Instruction: Each line that holds the word "True" counts once; report the total and nothing else.
---
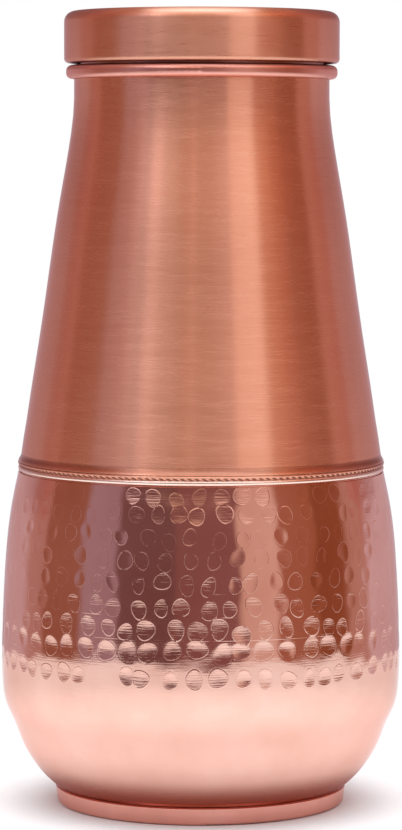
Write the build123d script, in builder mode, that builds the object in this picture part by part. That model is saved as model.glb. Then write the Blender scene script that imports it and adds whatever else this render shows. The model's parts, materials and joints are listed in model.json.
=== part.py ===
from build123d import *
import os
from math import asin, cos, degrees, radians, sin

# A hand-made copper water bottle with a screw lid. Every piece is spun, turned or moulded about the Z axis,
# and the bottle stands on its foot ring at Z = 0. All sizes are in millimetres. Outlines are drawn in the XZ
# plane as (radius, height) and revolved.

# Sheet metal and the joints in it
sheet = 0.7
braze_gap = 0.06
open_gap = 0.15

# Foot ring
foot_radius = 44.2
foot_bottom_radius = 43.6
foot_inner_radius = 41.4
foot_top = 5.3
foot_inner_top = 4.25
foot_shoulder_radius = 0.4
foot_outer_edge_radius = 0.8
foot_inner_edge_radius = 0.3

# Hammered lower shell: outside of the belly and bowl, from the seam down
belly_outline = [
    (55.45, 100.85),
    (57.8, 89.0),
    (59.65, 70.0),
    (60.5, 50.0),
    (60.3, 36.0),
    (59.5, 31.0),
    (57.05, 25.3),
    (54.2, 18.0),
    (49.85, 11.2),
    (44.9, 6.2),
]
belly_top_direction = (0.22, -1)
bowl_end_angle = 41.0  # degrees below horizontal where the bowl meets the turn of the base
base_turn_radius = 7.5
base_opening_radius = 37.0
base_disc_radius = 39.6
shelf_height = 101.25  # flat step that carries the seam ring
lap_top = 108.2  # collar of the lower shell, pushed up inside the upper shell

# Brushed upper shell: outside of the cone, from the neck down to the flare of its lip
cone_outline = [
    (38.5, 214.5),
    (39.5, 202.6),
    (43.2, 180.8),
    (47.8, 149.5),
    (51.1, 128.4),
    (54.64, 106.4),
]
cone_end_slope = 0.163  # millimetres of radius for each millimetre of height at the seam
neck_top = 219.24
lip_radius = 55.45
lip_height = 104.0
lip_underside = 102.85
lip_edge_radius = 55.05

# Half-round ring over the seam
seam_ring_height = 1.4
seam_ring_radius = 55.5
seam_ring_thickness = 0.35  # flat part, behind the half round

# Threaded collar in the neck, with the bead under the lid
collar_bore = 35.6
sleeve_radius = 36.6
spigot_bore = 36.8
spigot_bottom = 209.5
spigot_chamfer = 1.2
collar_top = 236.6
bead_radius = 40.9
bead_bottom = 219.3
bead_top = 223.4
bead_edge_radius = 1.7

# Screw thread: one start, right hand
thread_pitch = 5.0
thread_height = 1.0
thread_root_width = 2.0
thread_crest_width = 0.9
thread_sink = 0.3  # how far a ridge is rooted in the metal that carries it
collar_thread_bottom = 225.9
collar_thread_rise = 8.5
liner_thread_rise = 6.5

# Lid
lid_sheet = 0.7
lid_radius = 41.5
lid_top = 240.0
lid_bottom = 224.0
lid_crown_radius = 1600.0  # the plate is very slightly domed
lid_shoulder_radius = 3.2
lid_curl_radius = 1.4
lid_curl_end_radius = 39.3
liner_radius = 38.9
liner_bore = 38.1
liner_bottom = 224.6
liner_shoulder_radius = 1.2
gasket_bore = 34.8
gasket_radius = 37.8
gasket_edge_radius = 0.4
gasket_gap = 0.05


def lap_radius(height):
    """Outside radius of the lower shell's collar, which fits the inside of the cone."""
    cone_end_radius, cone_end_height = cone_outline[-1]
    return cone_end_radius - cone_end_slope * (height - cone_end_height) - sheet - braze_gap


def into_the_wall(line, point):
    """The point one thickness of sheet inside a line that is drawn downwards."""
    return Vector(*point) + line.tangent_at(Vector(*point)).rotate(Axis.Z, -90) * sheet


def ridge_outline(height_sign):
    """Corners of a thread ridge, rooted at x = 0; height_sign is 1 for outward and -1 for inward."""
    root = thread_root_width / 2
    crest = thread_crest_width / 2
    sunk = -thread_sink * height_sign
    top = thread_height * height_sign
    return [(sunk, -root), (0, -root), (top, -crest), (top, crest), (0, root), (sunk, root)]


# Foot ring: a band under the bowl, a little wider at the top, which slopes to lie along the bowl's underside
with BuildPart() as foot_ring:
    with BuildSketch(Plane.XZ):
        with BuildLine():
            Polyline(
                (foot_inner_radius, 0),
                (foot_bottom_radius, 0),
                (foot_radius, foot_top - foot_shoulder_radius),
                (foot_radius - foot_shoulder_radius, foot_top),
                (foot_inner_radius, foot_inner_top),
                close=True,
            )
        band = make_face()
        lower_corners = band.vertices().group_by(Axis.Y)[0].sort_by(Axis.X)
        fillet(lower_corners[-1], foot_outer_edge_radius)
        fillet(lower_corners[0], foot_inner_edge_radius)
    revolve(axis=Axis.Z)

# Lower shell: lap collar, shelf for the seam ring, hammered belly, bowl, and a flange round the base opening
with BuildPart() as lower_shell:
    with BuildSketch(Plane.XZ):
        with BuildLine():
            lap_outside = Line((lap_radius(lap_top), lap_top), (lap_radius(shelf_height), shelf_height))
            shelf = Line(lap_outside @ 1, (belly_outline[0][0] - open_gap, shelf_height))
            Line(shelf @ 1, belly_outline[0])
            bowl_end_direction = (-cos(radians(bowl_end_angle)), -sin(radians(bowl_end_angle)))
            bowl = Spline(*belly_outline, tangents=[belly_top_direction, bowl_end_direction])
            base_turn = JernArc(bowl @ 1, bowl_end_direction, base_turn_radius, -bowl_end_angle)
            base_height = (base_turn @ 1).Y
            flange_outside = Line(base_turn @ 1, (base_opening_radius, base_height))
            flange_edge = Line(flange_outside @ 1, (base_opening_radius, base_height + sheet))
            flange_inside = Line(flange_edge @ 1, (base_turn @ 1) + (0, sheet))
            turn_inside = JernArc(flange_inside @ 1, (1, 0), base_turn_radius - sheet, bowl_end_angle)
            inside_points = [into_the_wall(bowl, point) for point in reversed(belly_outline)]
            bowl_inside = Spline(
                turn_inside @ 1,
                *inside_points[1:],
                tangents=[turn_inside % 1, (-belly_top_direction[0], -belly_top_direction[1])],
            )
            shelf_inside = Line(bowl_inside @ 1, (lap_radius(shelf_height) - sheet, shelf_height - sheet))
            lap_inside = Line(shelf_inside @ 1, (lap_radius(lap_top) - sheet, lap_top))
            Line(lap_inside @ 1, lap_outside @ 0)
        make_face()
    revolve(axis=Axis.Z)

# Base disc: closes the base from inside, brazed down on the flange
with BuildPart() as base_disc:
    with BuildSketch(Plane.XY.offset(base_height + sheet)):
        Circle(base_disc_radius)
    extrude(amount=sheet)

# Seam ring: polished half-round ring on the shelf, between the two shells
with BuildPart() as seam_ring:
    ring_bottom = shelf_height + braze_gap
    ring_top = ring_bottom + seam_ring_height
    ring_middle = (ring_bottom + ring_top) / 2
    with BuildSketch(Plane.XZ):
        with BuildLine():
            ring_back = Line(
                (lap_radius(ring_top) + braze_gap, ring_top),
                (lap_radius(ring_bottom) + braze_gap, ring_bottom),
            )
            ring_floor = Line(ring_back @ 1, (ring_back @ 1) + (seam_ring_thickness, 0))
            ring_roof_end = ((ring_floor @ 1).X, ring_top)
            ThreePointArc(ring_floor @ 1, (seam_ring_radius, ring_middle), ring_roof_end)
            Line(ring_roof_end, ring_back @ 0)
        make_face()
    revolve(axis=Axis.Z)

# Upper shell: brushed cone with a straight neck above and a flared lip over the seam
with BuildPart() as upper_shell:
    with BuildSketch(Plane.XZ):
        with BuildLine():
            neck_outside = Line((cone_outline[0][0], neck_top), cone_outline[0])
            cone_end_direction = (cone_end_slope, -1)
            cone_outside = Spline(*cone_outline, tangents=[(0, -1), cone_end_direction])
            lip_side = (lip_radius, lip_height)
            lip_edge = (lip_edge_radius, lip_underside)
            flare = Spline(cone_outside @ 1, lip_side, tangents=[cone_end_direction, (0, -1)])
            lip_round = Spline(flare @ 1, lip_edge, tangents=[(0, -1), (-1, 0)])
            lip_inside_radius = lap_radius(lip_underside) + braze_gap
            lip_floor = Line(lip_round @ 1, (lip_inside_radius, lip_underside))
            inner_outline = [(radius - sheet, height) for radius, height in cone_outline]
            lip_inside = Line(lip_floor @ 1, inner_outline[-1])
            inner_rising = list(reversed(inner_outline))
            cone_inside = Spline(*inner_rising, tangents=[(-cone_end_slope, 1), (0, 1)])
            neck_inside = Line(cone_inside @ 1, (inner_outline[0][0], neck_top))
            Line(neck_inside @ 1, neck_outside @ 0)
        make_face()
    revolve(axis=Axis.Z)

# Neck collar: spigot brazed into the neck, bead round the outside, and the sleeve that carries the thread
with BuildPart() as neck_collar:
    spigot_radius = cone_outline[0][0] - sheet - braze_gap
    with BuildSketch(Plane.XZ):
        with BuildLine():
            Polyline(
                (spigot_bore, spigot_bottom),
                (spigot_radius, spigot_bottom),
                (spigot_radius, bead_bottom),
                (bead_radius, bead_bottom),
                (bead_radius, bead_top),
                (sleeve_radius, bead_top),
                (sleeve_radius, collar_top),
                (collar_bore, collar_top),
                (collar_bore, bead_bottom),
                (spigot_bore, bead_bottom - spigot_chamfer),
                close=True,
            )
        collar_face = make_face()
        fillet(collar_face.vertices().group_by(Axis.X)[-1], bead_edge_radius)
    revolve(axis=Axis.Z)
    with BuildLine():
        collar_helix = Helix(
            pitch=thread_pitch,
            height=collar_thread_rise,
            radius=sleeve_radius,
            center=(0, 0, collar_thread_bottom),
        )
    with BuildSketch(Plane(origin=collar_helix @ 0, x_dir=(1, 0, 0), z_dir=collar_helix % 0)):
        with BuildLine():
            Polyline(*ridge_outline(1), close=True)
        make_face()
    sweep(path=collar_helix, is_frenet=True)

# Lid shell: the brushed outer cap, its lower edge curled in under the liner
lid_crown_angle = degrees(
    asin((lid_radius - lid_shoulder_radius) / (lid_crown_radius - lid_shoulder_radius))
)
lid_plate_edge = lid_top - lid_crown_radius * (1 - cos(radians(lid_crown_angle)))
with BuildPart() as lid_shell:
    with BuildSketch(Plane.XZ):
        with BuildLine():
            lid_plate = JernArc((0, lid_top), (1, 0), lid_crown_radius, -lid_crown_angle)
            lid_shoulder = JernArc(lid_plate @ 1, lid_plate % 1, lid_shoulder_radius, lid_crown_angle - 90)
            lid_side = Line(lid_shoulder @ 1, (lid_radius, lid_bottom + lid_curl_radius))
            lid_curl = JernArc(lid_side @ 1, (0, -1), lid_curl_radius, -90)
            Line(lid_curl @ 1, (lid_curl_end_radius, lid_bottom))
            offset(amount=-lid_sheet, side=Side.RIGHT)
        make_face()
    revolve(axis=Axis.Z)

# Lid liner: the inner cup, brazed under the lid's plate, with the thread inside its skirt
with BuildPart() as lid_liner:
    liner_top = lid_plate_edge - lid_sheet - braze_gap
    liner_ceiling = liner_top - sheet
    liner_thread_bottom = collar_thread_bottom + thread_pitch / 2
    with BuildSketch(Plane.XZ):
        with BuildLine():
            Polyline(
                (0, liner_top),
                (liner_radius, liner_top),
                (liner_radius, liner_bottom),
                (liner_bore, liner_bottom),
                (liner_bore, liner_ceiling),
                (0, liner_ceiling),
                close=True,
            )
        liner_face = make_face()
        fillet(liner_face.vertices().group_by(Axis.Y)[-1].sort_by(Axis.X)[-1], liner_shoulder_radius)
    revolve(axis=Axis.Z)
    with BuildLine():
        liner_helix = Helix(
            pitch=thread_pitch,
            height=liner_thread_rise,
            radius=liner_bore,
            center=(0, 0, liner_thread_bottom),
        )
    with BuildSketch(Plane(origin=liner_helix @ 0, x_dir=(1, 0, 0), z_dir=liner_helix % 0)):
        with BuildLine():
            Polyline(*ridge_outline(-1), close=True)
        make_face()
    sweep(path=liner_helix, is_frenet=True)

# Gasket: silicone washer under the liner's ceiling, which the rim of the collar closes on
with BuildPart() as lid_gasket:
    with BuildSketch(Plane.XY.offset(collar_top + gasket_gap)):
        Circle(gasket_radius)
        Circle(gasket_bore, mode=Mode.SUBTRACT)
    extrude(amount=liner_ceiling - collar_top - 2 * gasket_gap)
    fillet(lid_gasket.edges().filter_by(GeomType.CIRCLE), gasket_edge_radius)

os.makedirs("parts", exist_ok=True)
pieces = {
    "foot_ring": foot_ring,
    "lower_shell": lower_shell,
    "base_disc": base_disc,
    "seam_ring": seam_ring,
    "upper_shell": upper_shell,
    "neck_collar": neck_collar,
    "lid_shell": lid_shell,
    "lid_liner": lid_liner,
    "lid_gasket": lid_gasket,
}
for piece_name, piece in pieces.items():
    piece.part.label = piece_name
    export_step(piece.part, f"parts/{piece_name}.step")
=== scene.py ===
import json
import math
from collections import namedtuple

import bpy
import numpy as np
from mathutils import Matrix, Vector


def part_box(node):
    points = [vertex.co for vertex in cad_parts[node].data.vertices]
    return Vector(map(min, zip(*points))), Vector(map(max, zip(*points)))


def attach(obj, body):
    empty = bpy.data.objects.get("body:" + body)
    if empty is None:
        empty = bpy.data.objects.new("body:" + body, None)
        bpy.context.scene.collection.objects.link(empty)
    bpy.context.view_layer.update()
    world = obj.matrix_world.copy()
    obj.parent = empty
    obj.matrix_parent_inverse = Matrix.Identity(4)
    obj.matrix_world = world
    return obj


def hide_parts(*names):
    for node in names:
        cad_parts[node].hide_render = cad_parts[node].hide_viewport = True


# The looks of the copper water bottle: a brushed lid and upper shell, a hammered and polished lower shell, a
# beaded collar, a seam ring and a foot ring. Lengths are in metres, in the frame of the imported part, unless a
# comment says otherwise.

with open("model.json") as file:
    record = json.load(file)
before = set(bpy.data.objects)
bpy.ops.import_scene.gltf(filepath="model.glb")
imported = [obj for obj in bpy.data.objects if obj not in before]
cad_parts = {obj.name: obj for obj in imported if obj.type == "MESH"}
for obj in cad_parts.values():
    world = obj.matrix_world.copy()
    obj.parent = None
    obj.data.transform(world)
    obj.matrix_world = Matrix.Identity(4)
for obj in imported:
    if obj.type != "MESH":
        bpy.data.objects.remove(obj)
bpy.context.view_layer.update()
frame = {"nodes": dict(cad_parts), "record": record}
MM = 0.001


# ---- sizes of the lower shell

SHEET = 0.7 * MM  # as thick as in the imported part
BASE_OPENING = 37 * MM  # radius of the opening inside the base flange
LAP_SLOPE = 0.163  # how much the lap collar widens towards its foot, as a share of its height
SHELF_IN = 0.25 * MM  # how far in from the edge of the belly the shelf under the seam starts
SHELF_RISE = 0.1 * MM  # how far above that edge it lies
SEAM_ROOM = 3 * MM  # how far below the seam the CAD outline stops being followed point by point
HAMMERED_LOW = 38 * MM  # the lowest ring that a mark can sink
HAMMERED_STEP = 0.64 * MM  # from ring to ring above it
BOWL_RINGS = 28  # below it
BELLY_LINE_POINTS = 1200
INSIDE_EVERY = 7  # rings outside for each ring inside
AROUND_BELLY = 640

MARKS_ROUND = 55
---
Task solution: 9